§ PROBLEM DESCRIPTION
Quote, with no changes, the lines that run from the top of the material to the line with "at(*left_eye) @ turn)", both included.

————————

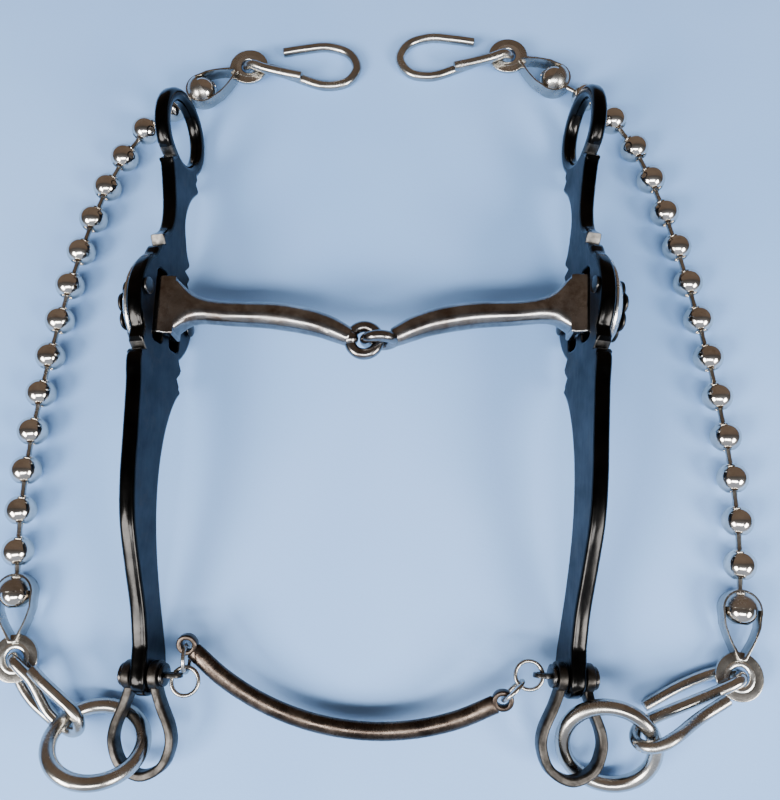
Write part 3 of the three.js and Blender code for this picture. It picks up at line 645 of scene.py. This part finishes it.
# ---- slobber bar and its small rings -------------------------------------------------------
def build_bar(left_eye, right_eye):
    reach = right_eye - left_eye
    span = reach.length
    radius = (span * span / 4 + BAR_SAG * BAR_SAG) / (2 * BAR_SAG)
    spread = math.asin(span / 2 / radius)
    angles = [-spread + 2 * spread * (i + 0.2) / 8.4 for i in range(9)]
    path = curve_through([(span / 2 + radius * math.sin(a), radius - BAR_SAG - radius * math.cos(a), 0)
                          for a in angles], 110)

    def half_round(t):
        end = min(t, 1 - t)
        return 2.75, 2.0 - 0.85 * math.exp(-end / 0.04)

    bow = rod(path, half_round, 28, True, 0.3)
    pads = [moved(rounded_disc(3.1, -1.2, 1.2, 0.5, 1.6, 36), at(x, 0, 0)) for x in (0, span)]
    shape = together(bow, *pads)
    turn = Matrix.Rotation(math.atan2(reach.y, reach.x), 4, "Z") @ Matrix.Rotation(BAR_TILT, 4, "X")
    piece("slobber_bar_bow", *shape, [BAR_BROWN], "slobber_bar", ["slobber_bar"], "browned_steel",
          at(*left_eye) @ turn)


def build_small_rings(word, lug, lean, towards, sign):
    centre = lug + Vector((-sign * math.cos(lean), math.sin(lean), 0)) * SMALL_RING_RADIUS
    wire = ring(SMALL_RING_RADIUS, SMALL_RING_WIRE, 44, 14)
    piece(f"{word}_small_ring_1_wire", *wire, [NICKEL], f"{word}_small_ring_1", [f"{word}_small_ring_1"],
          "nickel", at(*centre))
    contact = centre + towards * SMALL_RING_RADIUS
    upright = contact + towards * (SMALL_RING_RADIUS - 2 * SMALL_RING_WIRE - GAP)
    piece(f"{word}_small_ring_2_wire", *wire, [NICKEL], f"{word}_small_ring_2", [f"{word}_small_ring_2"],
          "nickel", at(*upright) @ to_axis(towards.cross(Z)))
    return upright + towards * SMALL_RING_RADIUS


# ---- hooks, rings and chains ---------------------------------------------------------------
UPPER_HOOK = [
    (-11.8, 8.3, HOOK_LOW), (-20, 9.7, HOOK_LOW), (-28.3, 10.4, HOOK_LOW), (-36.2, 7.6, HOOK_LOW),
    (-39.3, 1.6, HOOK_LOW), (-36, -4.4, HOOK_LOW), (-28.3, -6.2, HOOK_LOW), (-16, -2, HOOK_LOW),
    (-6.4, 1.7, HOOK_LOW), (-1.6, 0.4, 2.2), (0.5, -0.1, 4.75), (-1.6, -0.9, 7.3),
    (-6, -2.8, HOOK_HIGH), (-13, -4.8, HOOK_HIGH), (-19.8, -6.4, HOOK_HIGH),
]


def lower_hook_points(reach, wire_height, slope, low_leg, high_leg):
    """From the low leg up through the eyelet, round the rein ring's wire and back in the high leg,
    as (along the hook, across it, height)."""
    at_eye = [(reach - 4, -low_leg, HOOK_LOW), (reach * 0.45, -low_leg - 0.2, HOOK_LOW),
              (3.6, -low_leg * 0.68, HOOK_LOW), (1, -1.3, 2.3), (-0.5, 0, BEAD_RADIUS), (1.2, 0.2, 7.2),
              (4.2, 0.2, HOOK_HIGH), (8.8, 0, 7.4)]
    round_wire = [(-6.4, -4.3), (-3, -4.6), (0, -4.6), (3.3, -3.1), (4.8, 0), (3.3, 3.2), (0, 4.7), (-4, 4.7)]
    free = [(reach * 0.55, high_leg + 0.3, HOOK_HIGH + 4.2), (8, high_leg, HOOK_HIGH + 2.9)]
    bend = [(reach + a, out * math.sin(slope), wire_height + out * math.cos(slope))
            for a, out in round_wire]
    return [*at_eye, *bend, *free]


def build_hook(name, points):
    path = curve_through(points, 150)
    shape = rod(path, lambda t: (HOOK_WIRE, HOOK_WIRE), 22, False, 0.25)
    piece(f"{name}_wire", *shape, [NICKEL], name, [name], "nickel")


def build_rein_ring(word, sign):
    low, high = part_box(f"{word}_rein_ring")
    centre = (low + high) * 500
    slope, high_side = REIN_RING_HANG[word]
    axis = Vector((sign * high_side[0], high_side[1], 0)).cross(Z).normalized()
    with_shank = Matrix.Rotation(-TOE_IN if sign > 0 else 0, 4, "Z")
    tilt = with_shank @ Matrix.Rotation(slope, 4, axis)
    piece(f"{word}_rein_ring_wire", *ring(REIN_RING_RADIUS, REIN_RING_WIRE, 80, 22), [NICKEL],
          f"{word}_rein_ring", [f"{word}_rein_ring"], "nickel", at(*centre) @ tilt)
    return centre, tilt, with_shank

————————

§ RESULT FOR THIS TASK
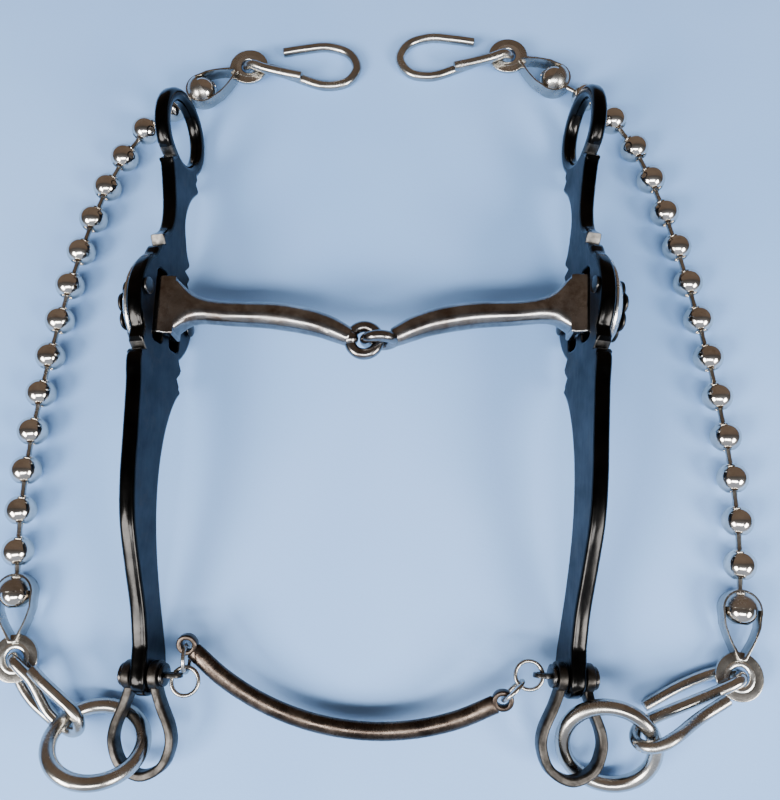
Write part 3 of the three.js and Blender code for this picture. It picks up at line 645 of scene.py. This part finishes it.
# ---- slobber bar and its small rings -------------------------------------------------------
def build_bar(left_eye, right_eye):
    reach = right_eye - left_eye
    span = reach.length
    radius = (span * span / 4 + BAR_SAG * BAR_SAG) / (2 * BAR_SAG)
    spread = math.asin(span / 2 / radius)
    angles = [-spread + 2 * spread * (i + 0.2) / 8.4 for i in range(9)]
    path = curve_through([(span / 2 + radius * math.sin(a), radius - BAR_SAG - radius * math.cos(a), 0)
                          for a in angles], 110)

    def half_round(t):
        end = min(t, 1 - t)
        return 2.75, 2.0 - 0.85 * math.exp(-end / 0.04)

    bow = rod(path, half_round, 28, True, 0.3)
    pads = [moved(rounded_disc(3.1, -1.2, 1.2, 0.5, 1.6, 36), at(x, 0, 0)) for x in (0, span)]
    shape = together(bow, *pads)
    turn = Matrix.Rotation(math.atan2(reach.y, reach.x), 4, "Z") @ Matrix.Rotation(BAR_TILT, 4, "X")
    piece("slobber_bar_bow", *shape, [BAR_BROWN], "slobber_bar", ["slobber_bar"], "browned_steel",
          at(*left_eye) @ turn)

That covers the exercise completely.